Growing up in the ’60s, Claudine was a TV presence, a personality, most famous for her performances on The Andy Williams Show, a pinnacle of squareness. She was married to Williams, so it seemed like a little nepotizz to begin with, and her voice was such a wisp that I never cared even slightly for or about her.
Unfortunately, she then became even more famous, and the butt of terrible jokes (in retrospect) for fatally shooting her then-boyfriend, Olympic skier Spider Sabich, in 1976. She claimed it was an accident and received the lightest of penalties in court, but it ended her career. Now, of course, we would probably question exactly what would drive a woman to shoot her boyfriend and perhaps treat her with more sympathy, but at the time, the jokes on TV were cruel and relentless. And while I had seen many of her records in the used bins over the years, never once did I think to actually give her a try. My memory of her was just that she was not much.

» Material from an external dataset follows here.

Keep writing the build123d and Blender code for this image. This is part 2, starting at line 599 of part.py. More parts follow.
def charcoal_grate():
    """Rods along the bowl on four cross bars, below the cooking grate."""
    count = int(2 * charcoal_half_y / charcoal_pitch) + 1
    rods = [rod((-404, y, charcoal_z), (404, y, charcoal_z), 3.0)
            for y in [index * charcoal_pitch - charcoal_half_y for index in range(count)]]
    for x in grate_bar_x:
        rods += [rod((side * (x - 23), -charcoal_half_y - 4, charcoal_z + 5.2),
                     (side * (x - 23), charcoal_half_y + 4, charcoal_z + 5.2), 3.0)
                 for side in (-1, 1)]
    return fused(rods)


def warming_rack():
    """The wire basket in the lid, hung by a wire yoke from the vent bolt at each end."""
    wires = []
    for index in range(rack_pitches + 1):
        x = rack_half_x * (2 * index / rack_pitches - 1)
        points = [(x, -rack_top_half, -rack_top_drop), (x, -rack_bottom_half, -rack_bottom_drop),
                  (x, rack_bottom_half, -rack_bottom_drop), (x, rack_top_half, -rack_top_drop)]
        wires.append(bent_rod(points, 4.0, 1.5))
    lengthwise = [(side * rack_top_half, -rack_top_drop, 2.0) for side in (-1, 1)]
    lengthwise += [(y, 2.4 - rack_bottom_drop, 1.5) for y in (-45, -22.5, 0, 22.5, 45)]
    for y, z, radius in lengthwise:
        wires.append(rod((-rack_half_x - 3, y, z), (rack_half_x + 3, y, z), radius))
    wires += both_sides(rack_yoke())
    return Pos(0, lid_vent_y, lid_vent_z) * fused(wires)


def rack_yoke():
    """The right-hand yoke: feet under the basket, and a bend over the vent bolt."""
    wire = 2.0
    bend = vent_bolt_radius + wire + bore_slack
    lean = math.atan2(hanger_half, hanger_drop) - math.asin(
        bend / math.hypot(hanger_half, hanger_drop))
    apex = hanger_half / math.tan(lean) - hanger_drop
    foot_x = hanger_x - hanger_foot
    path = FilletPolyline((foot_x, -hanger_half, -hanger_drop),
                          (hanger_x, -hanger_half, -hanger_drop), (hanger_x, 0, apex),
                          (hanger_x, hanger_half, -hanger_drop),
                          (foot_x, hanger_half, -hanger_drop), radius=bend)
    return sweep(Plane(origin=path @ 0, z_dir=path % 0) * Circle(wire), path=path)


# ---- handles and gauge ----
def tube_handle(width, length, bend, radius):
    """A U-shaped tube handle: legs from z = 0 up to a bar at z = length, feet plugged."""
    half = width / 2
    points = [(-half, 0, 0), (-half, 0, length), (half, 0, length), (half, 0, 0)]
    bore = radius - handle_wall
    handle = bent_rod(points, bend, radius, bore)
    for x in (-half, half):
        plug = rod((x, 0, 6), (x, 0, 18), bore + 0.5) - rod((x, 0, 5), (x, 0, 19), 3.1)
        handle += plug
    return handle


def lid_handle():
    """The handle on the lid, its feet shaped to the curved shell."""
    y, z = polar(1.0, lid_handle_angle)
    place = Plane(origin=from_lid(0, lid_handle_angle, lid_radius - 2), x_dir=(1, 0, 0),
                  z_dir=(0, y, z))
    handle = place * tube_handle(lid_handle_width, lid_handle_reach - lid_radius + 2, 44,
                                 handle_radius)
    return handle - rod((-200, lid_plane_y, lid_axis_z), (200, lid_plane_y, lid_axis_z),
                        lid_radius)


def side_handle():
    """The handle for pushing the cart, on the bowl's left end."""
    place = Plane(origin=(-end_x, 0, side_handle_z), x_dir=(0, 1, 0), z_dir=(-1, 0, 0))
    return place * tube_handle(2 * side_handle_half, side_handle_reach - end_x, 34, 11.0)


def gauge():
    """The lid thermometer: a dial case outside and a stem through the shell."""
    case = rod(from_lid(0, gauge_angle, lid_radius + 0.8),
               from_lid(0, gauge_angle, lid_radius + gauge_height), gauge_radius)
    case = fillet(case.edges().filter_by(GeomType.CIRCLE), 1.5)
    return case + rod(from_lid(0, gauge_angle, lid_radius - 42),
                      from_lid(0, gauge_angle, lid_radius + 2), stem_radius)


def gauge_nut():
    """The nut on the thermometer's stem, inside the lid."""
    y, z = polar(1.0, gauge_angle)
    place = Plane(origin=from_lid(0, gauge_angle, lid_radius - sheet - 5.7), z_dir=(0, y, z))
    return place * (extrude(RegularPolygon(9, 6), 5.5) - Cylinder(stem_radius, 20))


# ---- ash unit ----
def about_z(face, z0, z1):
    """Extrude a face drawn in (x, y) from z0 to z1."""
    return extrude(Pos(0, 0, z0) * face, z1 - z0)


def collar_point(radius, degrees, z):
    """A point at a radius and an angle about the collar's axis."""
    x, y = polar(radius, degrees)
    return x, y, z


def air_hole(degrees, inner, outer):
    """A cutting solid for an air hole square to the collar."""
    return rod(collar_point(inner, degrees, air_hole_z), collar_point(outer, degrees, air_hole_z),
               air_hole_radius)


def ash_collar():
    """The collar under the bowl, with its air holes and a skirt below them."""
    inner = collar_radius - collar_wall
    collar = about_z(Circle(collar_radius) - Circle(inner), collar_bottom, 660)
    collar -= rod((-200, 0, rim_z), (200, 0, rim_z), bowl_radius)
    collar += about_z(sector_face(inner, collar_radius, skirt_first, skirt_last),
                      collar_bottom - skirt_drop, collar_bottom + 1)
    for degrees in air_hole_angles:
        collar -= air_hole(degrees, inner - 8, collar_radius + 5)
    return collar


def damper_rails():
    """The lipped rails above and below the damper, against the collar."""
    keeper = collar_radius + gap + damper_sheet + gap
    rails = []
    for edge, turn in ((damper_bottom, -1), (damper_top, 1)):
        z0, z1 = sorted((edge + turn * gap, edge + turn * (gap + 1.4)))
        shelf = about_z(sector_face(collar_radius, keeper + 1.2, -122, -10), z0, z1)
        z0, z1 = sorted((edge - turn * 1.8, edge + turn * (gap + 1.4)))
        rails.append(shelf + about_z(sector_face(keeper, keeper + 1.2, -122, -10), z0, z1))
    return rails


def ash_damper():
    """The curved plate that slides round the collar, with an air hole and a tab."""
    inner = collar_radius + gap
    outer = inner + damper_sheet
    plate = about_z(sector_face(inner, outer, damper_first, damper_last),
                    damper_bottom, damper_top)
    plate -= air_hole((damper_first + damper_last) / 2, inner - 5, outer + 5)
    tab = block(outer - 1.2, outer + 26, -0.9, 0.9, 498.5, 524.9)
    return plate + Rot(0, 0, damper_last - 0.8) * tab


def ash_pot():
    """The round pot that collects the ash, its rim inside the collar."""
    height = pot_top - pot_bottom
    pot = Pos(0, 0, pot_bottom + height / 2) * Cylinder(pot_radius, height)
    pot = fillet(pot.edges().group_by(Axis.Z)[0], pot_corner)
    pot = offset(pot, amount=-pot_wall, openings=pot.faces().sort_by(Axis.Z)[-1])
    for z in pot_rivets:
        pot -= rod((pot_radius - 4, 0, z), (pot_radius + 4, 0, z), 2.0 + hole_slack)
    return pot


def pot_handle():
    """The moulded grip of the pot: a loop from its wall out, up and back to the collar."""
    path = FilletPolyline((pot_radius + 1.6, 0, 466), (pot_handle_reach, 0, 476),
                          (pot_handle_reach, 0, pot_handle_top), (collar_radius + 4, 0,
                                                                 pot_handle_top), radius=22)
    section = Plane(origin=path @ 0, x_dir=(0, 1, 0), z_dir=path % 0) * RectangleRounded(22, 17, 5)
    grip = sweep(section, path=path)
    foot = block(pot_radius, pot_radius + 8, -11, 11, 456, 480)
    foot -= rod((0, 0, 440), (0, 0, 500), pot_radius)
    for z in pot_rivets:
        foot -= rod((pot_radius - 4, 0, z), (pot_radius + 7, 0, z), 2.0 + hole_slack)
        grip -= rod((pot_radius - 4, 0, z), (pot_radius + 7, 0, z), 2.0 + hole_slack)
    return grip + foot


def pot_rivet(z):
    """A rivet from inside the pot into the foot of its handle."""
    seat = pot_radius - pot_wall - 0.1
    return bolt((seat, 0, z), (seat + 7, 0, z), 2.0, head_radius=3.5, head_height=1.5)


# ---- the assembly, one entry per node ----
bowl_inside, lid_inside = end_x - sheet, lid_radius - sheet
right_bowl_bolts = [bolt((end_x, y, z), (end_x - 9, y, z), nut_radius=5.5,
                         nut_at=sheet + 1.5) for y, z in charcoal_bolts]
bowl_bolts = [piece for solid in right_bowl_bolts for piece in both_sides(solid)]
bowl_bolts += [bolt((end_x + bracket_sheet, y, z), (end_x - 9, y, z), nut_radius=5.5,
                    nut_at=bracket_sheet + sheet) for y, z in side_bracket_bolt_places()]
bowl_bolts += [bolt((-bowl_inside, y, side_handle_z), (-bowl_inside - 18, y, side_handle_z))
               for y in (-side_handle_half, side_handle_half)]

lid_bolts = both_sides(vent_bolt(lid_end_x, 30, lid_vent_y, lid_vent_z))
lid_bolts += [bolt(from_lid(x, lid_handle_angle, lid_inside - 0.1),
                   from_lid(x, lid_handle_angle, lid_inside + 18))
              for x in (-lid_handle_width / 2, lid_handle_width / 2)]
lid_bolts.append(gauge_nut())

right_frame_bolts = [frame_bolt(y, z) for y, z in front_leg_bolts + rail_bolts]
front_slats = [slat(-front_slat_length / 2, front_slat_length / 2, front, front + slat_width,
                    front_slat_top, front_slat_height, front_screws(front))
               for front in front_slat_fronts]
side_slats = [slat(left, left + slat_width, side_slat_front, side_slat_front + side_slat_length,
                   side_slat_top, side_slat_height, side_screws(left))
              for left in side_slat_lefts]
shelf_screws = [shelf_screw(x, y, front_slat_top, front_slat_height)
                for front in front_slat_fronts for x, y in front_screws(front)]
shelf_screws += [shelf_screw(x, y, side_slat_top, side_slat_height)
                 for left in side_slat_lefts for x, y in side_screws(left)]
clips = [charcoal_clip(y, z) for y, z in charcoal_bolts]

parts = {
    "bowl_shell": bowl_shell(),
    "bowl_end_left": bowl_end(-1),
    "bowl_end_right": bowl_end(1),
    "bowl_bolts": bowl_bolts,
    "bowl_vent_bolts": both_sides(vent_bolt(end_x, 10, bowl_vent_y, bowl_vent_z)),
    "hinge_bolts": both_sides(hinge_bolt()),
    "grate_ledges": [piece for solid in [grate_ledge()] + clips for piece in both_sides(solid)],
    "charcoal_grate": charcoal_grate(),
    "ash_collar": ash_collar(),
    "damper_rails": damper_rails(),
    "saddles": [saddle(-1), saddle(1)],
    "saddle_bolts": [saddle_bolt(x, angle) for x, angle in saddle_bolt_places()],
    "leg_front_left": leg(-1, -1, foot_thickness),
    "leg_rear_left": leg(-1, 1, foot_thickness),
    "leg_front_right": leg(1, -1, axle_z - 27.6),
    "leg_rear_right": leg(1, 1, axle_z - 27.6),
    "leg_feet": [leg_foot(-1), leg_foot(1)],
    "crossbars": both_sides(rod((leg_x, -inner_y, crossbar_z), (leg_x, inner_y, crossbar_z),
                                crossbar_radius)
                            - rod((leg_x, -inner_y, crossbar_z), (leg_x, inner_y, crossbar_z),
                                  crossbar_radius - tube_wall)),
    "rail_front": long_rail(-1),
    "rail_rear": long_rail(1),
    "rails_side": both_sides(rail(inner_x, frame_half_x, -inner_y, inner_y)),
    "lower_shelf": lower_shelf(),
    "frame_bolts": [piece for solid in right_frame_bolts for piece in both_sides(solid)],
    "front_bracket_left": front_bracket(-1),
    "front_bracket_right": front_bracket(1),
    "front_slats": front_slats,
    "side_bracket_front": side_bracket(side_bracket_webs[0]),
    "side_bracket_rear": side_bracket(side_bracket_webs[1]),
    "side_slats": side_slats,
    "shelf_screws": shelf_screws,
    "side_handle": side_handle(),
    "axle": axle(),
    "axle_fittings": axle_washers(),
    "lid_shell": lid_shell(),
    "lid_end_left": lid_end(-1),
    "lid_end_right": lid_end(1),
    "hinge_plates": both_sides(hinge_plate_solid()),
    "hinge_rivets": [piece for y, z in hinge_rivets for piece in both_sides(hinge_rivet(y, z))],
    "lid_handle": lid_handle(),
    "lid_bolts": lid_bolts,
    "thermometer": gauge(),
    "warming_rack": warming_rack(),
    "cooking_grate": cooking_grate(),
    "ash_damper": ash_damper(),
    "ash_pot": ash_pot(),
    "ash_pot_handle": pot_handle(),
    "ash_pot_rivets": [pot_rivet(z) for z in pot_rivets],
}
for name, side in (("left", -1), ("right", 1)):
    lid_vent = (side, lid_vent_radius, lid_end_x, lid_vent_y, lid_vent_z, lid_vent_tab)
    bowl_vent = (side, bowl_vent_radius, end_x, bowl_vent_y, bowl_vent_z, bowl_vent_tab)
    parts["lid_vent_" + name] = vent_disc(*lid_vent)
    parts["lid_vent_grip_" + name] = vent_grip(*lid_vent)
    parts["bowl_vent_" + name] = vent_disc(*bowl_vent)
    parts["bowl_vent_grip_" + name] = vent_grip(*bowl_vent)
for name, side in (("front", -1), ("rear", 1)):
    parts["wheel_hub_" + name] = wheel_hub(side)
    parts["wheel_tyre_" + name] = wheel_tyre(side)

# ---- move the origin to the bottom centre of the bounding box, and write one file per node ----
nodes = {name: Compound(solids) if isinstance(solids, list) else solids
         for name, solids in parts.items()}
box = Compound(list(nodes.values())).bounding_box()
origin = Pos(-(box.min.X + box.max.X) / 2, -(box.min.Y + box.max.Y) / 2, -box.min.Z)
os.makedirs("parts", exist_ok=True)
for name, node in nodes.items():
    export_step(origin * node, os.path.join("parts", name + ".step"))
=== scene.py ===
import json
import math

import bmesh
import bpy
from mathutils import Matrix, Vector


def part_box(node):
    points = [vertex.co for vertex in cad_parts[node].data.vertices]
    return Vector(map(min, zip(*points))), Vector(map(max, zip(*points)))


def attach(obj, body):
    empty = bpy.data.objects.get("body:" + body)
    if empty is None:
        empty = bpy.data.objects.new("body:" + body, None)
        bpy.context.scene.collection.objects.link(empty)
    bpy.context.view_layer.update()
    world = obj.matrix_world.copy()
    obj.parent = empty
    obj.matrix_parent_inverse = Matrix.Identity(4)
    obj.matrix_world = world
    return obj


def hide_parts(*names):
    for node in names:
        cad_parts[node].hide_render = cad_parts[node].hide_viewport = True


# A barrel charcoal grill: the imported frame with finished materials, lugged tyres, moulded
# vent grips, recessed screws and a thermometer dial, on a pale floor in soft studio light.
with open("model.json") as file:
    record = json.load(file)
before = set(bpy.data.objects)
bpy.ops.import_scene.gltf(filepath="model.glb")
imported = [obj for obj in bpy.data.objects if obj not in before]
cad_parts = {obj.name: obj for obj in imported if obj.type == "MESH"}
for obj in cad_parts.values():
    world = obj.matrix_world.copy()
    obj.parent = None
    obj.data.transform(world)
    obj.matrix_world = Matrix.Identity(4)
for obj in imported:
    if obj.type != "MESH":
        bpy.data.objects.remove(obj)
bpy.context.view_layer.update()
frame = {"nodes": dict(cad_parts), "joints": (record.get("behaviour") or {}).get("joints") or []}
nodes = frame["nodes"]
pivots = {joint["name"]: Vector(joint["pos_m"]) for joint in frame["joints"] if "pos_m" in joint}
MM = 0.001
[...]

Fast forward to a much older me, a me who is now quite enamored of breathy French female pop, of the Francoise Hardy and France Gall variety, and this me finds Claudine records in the dollar bin and thinks: this may be completely in my wheelhouse. And so it is. Her voice is thin, breathy, simple, in the French pop tradition of the ’60s. The songs are very stock ballads of the day, heavily over-orchestrated but . . . fine. It’s really quite a pretty little album, for what it is, a little 1967 pop time capsule, and I’m glad I grabbed it from the bin.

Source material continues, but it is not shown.